WASHINGTON -- President Barack Obama on Friday tried to jumpstart stalled talks over how to avert the fiscal cliff, urging congressional leaders to craft a less ambitious deal that keeps tax rates intact for the middle class and extends jobless benefits for the long-term unemployed.
Obama made a seven-minute pitch in the White House briefing room after talking with House Speaker John Boehner, R-Ohio, and meeting with Senate Majority Leader Harry Reid, D-Nev..
“Call me a hopeless optimist, but I actually still think we can get it done,” said Obama, who said he hoped a brief Christmas break would allow lawmakers to “cool off,” enjoy some Christmas cookies and eggnog and “the company of loved ones” while thinking about obligations back in Washington.
“Think about the hardship that so many Americans endure if Congress does nothing at all,” he said. “There are real world consequences to what we do here.”
Bush-era tax rates are slated to expire in a week and a half, and automatic spending cuts are due to take effect Jan. 2, but Obama said he hopes lawmakers will return to Washington next week to meet the deadline. He and the first family were to leave for Christmas in Hawaii late Friday, but Obama – who had planned to stay in his home state until after the New Year, told reporters, “because we didn’t get this done, I will see you next week.”
Obama said his package would set the "groundwork for further work on both growth and deficit reduction." But left undone would be efforts to address the growing deficit and tackle tax reform and entitlement spending. There also would be no resolution to raising the debt ceiling.
The "fallback plan" extends tax cuts for families up to $250,000, extends unemployment insurance, and delays the so-called sequester while lawmakers negotiate.
Nonetheless, Brendan Buck, a spokesman for Boehner, said that although Obama had “failed to offer any solution that passes the test of balance,” Boehner would return to Washington after Christmas “ready to find a solution that can pass both houses of Congress.”
Obama’s plea for a less ambitious package – far less than the grand deficit reduction bargain he and Boehner have sought for weeks – came after 24 hours of turmoil and uncertainty. Boehner’s plan to continue tax rates for all but million-dollar earners could not get enough Republican votes to succeed and was pulled from consideration Thursday.
Obama, echoing the view of congressional leaders, Friday still thought a deal was possible, particularly if members of Congress would listen to their constituents.
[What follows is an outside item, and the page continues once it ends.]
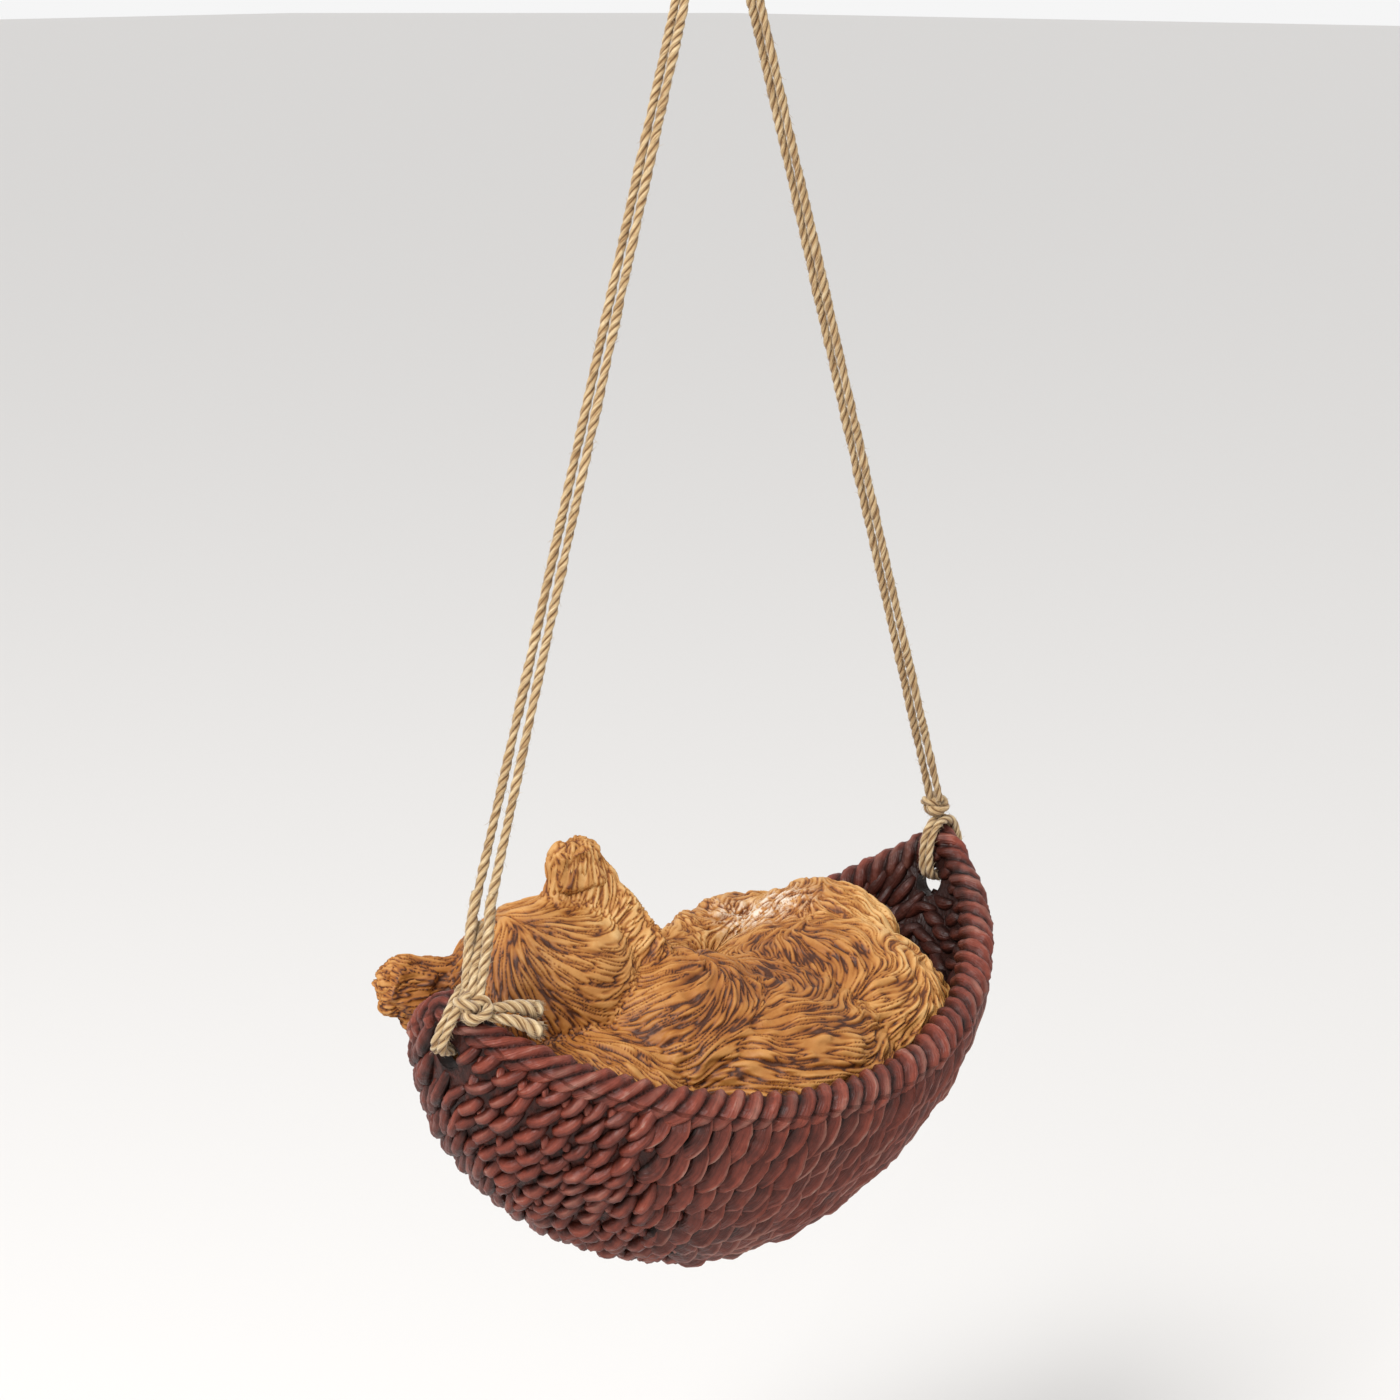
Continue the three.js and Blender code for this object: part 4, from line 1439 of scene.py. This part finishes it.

“The American people are a lot more sensible and a lot more thoughtful, and much more willing to compromise and give and sacrifice and act responsibly than their elected representatives are,” Obama said.
The president and Democratic leaders have been pushing a plan to continue the Bush-era rates for individuals earning less than $200,000 and families making less than $250,000.
They also want the extended jobless benefits, which expire at the end of this year, to continue, or an estimated 2 million people will lose the aid. Many Republicans insist the price tag be offset with spending cuts.
Reid on Friday urged the House to take up the middle-class tax bill.